Facebook : vraie / fausse liberté des réseaux sociaux

Retour sur l’arrêt de la Cour de cassation du 30 septembre 2020[1] qui fait couler beaucoup d’encre :

Une salariée licenciée pour faute grave suite à une publication Facebook sur son compte privé accessible uniquement à ses « amis ».

Les « amis » Facebook peuvent devenir nos meilleurs ennemis lorsqu’ils dénoncent à l’employeur le contenu d’une publication à laquelle ils ont accès…
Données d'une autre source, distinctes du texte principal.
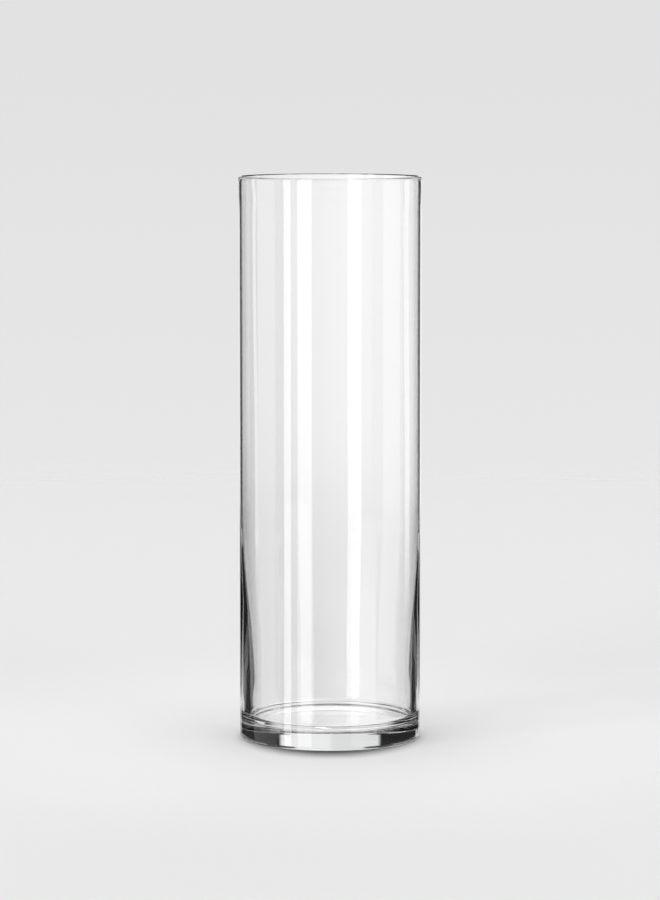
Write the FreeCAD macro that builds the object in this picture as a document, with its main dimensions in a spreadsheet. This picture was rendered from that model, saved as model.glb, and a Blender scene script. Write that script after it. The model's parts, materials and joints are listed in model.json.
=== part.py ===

Les faits en bref : une publication de trop sur Facebook

Une salariée (que nous appellerons Mme C.), exerce les fonctions de Chef de projet export depuis le 1er juillet 2010 au sein d’une société connue de Prêt-à-Porter.

Son contrat de travail prévoit une obligation de confidentialité, c’est-à-dire une interdiction de divulguer des informations confidentielles dont elle aurait connaissance du fait de l’exercice de ses fonctions

Le 22 avril 2014 : Mme C. publie sur son compte privé Facebook une photo de la nouvelle collection printemps/été 2015 présentée exclusivement aux commerciaux de la société.

Une collègue de travail « amie » Facebook transmet une photo de la publication par email à l’employeur qui déclenche une procédure de licenciement. Le 15 mai 2014, Mme C. est licenciée pour faute grave au titre notamment de son manquement à l’obligation contractuelle de confidentialité.

Compte « privé » Facebook et licenciement : quid la vie privée ?

En principe, l’employeur ne peut pas prononcer un licenciement pour des faits tirés de la vie privée du salarié, ni se fonder sur une correspondance privée. 

Comment savoir ce qui est privé et ce qui ne l’est pas sur un réseau social ?

Les propos injurieux publié sur Facebook par un salarié à l’encontre de son employeur ont été considérés comme privés dès lors qu’ils étaient diffusés au sein d’un petit groupe fermé composé de 14 personnes[2].

A contrario, un profil accessible à 179 « amis » a été considéré comme ayant un caractère public ne pouvant être assimilé à une sphère d’échanges privée[3].

👉 Dans l’affaire qui nous intéresse, Mme C. invoquait son droit au respect de la vie privée pour dire que la photo de la publication de son compte privé Facebook était irrecevable et ne pouvait servir de preuve à l’appui de son licenciement.

La recevabilité de la preuve transmise spontanément par une collègue de travail « amie » sur Facebook 

👉 Les juges estiment que la preuve obtenue spontanément et sans stratagème par l’employeur grâce à une collègue de travail préalablement acceptée en « amie » sur Facebook est loyale.

👉 Les « amis » Facebook sont en quelque sorte « destinataires » des publications, et peuvent en dénoncer le contenu à l’employeur.

👉 A rapprocher de la jurisprudence sur la correspondance privée (un email identifié comme personnel peut être transféré par son destinataire initial à l’employeur qui peut s’en servir pour licencier le salarié, sans qu’il n’y ait de violation du secret des correspondances)[4].

Une atteinte à la vie privée justifiée par le droit à la preuve et proportionnée à l’intérêt légitime de l’employeur de défendre le secret de ses affaires

Les juges caractérisent bien une atteinte à la vie privée car le compte est privé, de même que la publication et les éléments d’identification de ses autres amis Facebook professionnels de la mode.

Cette atteinte est cependant validée :

👉 car elle était indispensable à l’exercice du droit à la preuve : c’est-à-dire que l’employeur n’avait pas d’autre moyen de prouver les faits

👉 car elle était proportionnée au but poursuivi par l’employeur qui a un intérêt légitime à défendre le secret de ses affaires 

La salariée avait en effet pour « amis » Facebook des professionnels de la mode susceptibles de travailler pour des entreprises concurrentes. La publication sur son mur d’une photo de la future collection Printemps/Eté constituait non seulement une violation de son obligation de confidentialité et plus généralement du secret des affaires[5].

Conseils pratiques pour les entreprises

Pensez à prévoir une clause de confidentialité dans le contrat de travail !


[1] https://www.courdecassation.fr/jurisprudence_2/chambre_sociale_576/779_30_45529.html

[2] Cass.soc.12 sept. 2018 n°16-11.690. https://www.legifrance.gouv.fr/juri/id/JURITEXT000037424997?tab_selection=all&searchField=ALL&query=+16-11.690&page=1&init=true

[3] CA Aix-en-Provence, 5 févr. 2016, n° 14/13717.

[4] Cass. soc. 2 juin 2004 no 03-45.269.

[5] Art. L.151-1 et suivants du Code de commerce.